[BEGIN Input]

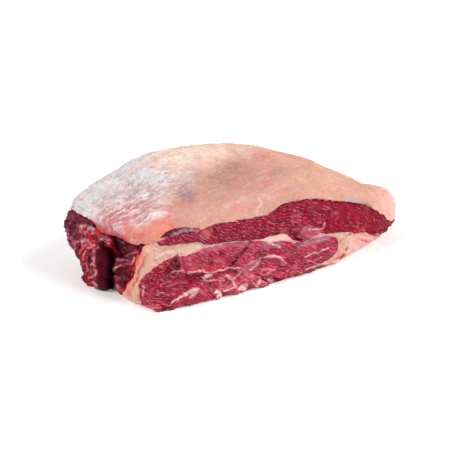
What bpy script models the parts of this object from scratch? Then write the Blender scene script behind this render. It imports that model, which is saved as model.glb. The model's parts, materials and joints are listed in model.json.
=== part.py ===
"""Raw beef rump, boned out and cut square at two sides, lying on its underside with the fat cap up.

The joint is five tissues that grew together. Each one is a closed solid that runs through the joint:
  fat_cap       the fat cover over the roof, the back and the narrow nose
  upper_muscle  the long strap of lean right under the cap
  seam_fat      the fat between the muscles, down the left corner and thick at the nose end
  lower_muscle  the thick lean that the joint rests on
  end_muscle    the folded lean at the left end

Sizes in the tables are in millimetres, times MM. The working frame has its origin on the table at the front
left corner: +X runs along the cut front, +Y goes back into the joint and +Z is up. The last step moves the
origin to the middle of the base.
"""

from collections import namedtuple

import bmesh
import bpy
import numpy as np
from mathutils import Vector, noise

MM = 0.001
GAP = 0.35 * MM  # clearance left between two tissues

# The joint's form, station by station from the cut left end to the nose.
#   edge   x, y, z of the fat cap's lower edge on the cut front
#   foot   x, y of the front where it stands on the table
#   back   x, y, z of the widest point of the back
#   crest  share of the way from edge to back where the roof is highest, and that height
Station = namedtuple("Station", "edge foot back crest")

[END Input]
[BEGIN Input]

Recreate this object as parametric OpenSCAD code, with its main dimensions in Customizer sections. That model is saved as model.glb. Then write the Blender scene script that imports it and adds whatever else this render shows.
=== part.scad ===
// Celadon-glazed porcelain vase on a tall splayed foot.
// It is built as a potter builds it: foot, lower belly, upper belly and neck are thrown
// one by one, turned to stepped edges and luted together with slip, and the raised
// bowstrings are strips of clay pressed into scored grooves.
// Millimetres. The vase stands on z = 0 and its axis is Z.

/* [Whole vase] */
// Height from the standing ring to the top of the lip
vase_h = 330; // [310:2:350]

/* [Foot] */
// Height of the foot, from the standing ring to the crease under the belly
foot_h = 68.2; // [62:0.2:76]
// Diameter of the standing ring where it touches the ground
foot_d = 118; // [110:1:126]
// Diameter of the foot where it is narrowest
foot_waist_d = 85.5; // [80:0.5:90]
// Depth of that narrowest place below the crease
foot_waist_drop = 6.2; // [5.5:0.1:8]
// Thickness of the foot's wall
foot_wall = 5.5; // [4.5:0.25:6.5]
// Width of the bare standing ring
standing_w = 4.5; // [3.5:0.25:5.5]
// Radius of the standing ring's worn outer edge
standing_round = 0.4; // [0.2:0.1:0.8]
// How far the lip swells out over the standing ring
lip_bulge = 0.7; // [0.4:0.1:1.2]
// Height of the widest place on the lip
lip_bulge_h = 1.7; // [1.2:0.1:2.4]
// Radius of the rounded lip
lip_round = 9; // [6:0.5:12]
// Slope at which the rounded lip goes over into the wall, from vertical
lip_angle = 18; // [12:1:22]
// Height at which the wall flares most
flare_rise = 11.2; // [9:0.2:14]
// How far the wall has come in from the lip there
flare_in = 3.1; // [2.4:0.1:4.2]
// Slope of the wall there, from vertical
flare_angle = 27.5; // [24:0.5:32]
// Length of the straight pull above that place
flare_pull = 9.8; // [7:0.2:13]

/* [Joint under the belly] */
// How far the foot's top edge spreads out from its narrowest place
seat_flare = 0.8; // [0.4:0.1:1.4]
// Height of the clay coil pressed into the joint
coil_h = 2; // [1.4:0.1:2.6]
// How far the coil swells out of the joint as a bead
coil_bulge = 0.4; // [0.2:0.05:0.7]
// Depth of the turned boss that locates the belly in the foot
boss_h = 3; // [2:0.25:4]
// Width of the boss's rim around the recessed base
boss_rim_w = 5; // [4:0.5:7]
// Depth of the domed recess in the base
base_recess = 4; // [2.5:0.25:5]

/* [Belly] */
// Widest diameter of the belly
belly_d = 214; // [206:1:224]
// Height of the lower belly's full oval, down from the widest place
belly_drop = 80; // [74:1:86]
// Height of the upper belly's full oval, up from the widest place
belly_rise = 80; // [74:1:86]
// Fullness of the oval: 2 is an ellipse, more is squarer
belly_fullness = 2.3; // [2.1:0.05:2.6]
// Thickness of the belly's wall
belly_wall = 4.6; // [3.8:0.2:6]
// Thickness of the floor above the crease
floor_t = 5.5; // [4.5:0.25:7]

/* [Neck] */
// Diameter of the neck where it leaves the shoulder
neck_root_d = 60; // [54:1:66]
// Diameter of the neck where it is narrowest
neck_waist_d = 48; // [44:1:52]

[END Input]
[BEGIN Input]

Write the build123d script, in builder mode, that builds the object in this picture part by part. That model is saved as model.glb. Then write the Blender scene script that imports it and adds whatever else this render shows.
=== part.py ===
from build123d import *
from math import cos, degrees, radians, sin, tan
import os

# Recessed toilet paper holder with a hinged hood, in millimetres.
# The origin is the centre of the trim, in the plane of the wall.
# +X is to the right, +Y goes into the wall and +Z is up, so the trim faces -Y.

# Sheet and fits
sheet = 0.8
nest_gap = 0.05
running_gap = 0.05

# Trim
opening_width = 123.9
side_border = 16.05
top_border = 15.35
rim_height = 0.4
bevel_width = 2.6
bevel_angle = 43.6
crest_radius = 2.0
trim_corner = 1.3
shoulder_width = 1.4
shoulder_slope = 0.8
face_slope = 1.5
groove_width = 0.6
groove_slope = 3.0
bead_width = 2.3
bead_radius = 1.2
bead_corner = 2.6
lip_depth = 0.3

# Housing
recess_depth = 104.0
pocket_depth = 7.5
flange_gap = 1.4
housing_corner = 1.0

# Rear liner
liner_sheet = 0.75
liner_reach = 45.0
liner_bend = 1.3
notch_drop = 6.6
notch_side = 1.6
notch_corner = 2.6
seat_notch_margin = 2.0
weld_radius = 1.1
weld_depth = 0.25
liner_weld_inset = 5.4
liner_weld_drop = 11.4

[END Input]

=== Aim ===
Return verbatim the lines that run from the line containing "What bpy script" through the line containing "fat cap up.", inclusive.

=== Task answer ===
What bpy script models the parts of this object from scratch? Then write the Blender scene script behind this render. It imports that model, which is saved as model.glb. The model's parts, materials and joints are listed in model.json.
=== part.py ===
"""Raw beef rump, boned out and cut square at two sides, lying on its underside with the fat cap up.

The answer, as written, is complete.